### STATED GOAL
Print each line of the listing once more, precisely as given.

### INFORMATION SUPPLIED
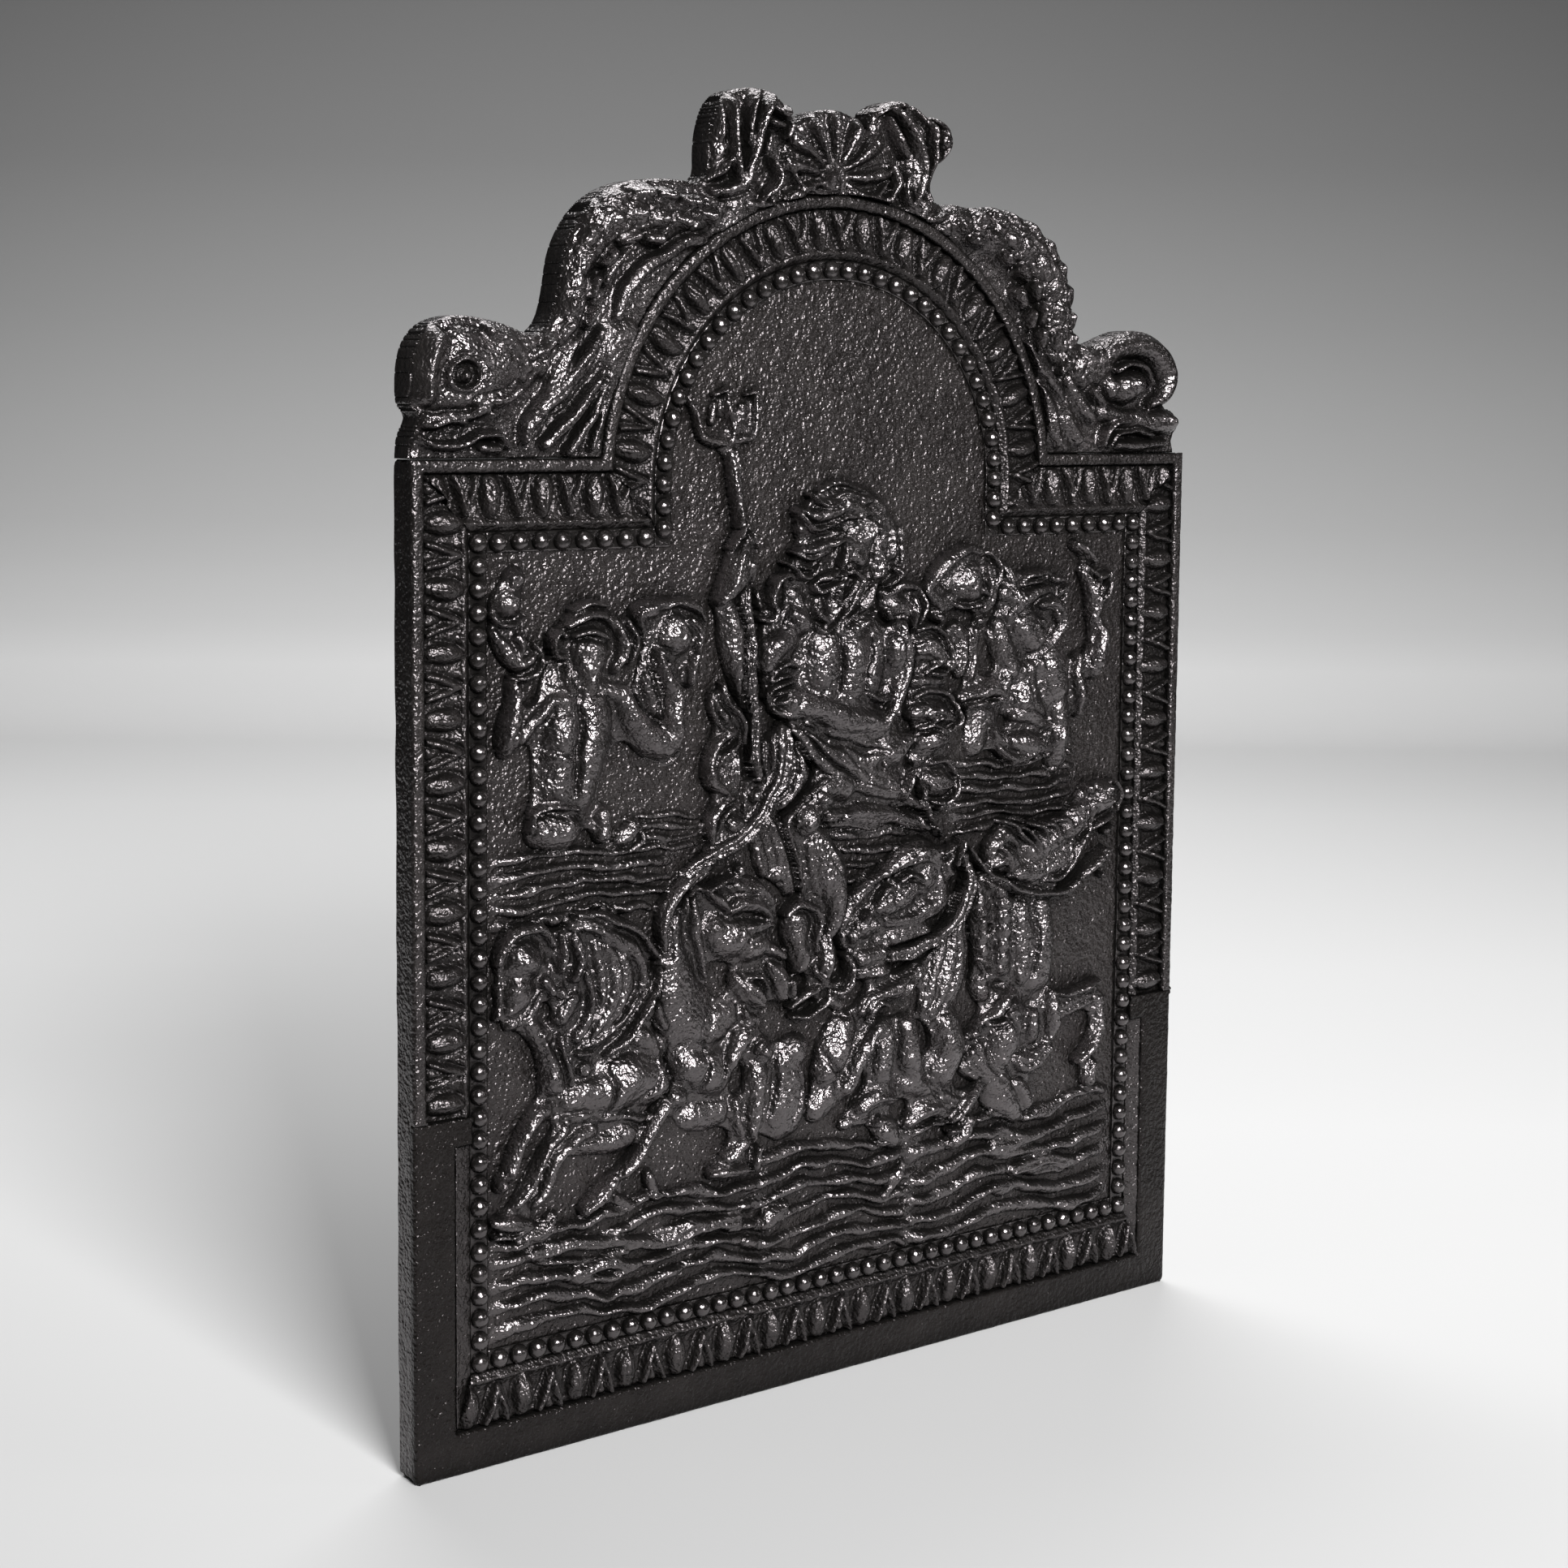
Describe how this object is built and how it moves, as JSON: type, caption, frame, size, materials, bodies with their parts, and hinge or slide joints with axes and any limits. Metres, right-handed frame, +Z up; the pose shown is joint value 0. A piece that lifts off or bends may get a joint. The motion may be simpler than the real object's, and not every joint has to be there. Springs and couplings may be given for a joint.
{
  "type": "fireback",
  "caption": "Arched cast iron fireback with a sea god in a shell chariot, sea horses, bead and leaf borders, and a crest of dolphins and a scallop.",
  "frame": {"origin": "centre of the whole part's outline, at the bottom edge that it stands on", "axes": "+Z up, +X along the width, the carved front faces -Y and the flat back faces +Y"},
  "size_m": [0.48, 0.026, 0.6431],
  "materials": {
    "board": "sand-cast, blackened with graphite polish",
    "frame": "sand-cast, blackened, slightly worn on the edges",
    "beads": "blackened, rubbed bright on the tops",
    "crest": "sand-cast, blackened with graphite polish",
    "figures": "sand-cast, blackened, rubbed bright on the high points"
  },
  "bodies": {
    "root": {"arched_board": "board", "plain_margin": "frame", "rim_bar": "frame", "leaf_moulding_left": "frame", "leaf_moulding_right": "frame", "leaf_moulding_foot": "frame", "leaf_moulding_shoulder_left": "frame", "leaf_moulding_shoulder_right": "frame", "leaf_moulding_arch": "frame", "channel_bevel_left": "frame", "channel_bevel_right": "frame", "bead_row_left": "beads", "bead_row_right": "beads", "bead_row_foot": "beads", "bead_row_shoulder_left": "beads", "bead_row_shoulder_right": "beads", "bead_row_arch": "beads", "dolphin_left": "crest", "dolphin_right": "crest", "tail_fin_left": "crest", "tail_fin_right": "crest", "scallop_shell": "crest", "sea_god": "figures", "trident": "figures", "cloak": "figures", "shell_chariot": "figures", "reins": "figures", "horse_1": "figures", "horse_2": "figures", "horse_3": "figures", "horse_4": "figures", "triton_left": "figures", "conch_left": "figures", "triton_right": "figures", "conch_right": "figures", "nymph": "figures", "waves_left": "figures", "waves_right": "figures", "waves_middle": "figures", "waves_low": "figures"}
  },
  "joints": []
}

### THE COMPLETED TASK
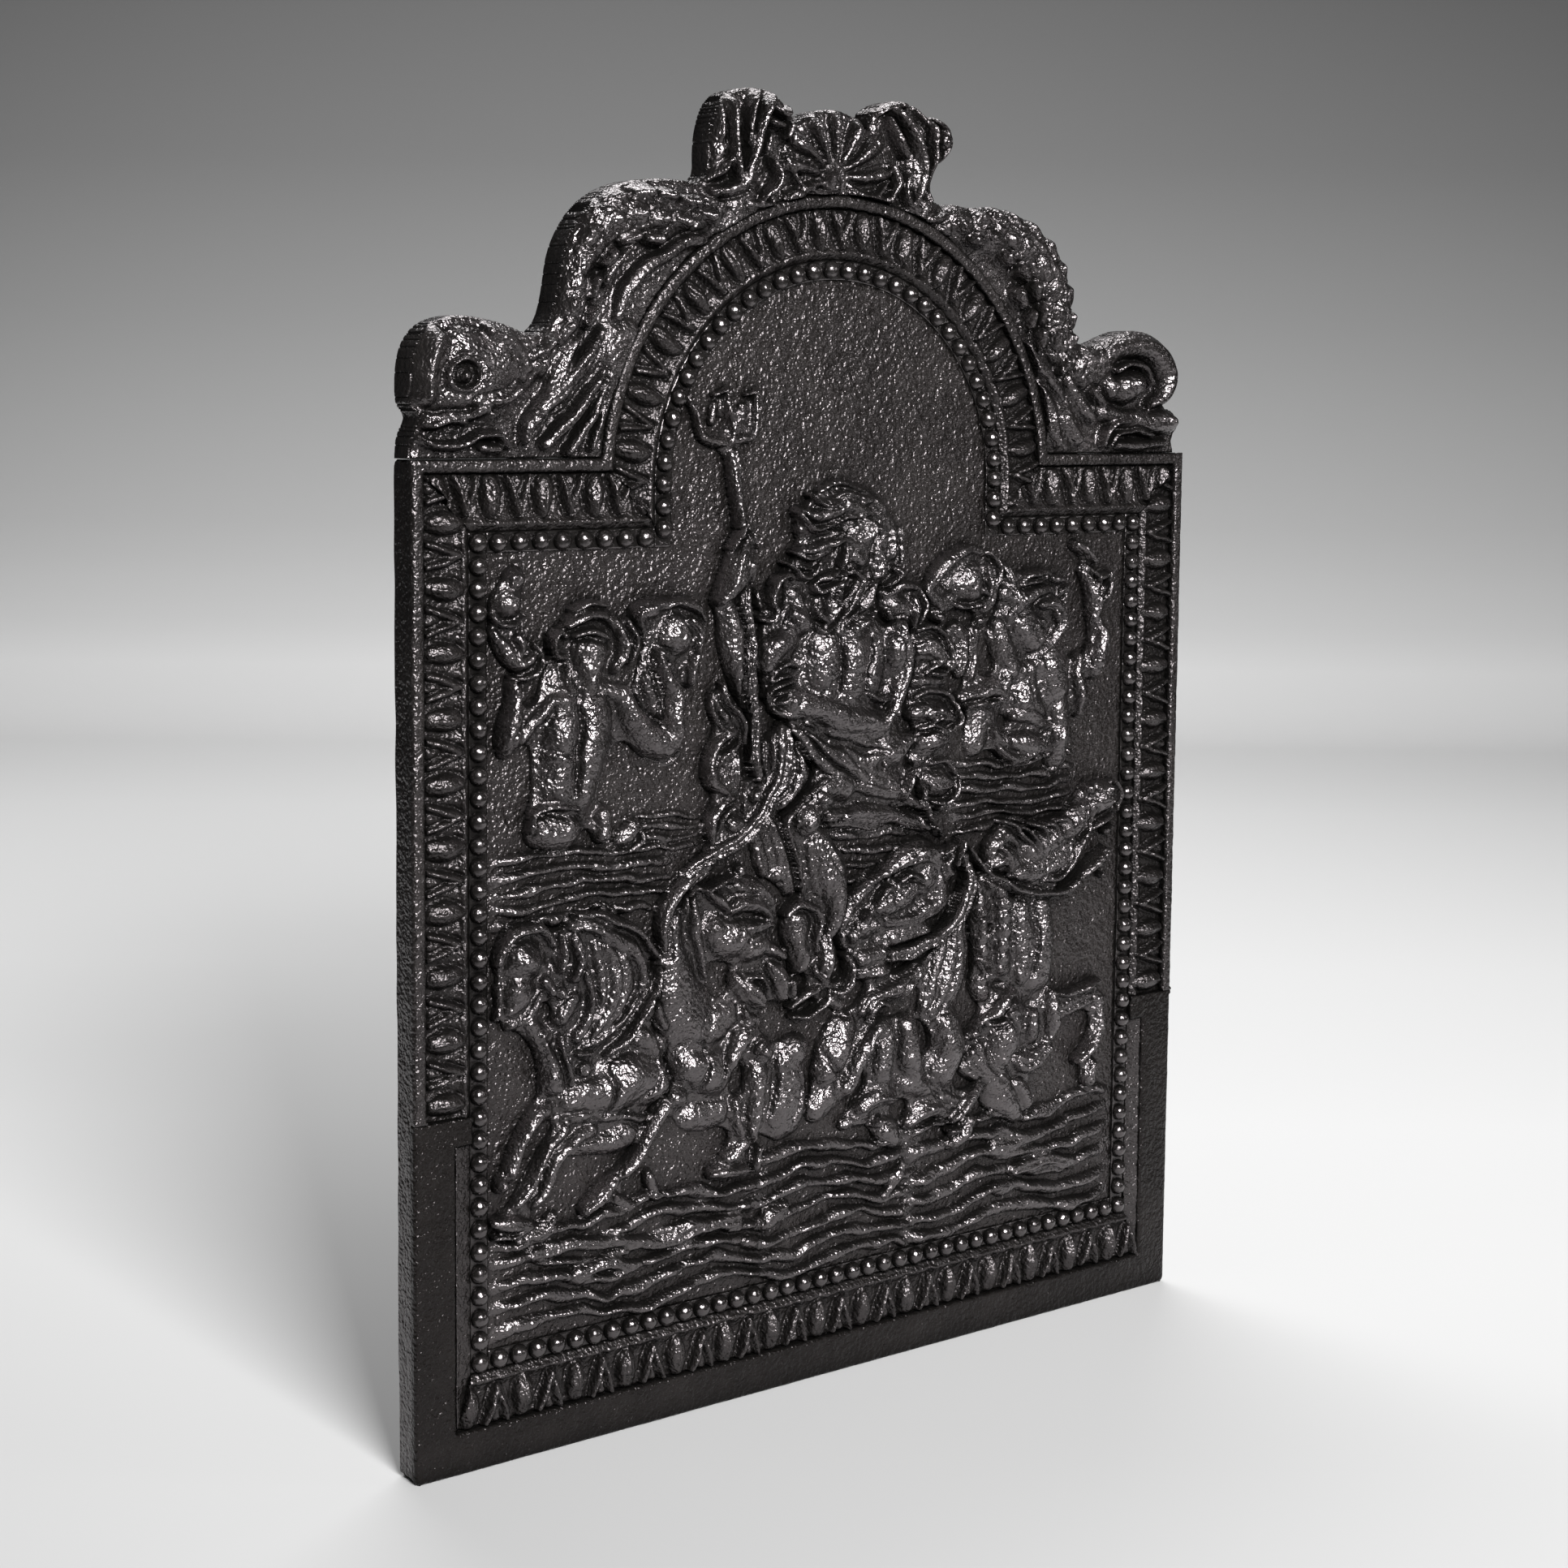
Describe how this object is built and how it moves, as JSON: type, caption, frame, size, materials, bodies with their parts, and hinge or slide joints with axes and any limits. Metres, right-handed frame, +Z up; the pose shown is joint value 0. A piece that lifts off or bends may get a joint. The motion may be simpler than the real object's, and not every joint has to be there. Springs and couplings may be given for a joint.
{
  "type": "fireback",
  "caption": "Arched cast iron fireback with a sea god in a shell chariot, sea horses, bead and leaf borders, and a crest of dolphins and a scallop.",
  "frame": {"origin": "centre of the whole part's outline, at the bottom edge that it stands on", "axes": "+Z up, +X along the width, the carved front faces -Y and the flat back faces +Y"},
  "size_m": [0.48, 0.026, 0.6431],
  "materials": {
    "board": "sand-cast, blackened with graphite polish",
    "frame": "sand-cast, blackened, slightly worn on the edges",
    "beads": "blackened, rubbed bright on the tops",
    "crest": "sand-cast, blackened with graphite polish",
    "figures": "sand-cast, blackened, rubbed bright on the high points"
  },
  "bodies": {
    "root": {"arched_board": "board", "plain_margin": "frame", "rim_bar": "frame", "leaf_moulding_left": "frame", "leaf_moulding_right": "frame", "leaf_moulding_foot": "frame", "leaf_moulding_shoulder_left": "frame", "leaf_moulding_shoulder_right": "frame", "leaf_moulding_arch": "frame", "channel_bevel_left": "frame", "channel_bevel_right": "frame", "bead_row_left": "beads", "bead_row_right": "beads", "bead_row_foot": "beads", "bead_row_shoulder_left": "beads", "bead_row_shoulder_right": "beads", "bead_row_arch": "beads", "dolphin_left": "crest", "dolphin_right": "crest", "tail_fin_left": "crest", "tail_fin_right": "crest", "scallop_shell": "crest", "sea_god": "figures", "trident": "figures", "cloak": "figures", "shell_chariot": "figures", "reins": "figures", "horse_1": "figures", "horse_2": "figures", "horse_3": "figures", "horse_4": "figures", "triton_left": "figures", "conch_left": "figures", "triton_right": "figures", "conch_right": "figures", "nymph": "figures", "waves_left": "figures", "waves_right": "figures", "waves_middle": "figures", "waves_low": "figures"}
  },
  "joints": []
}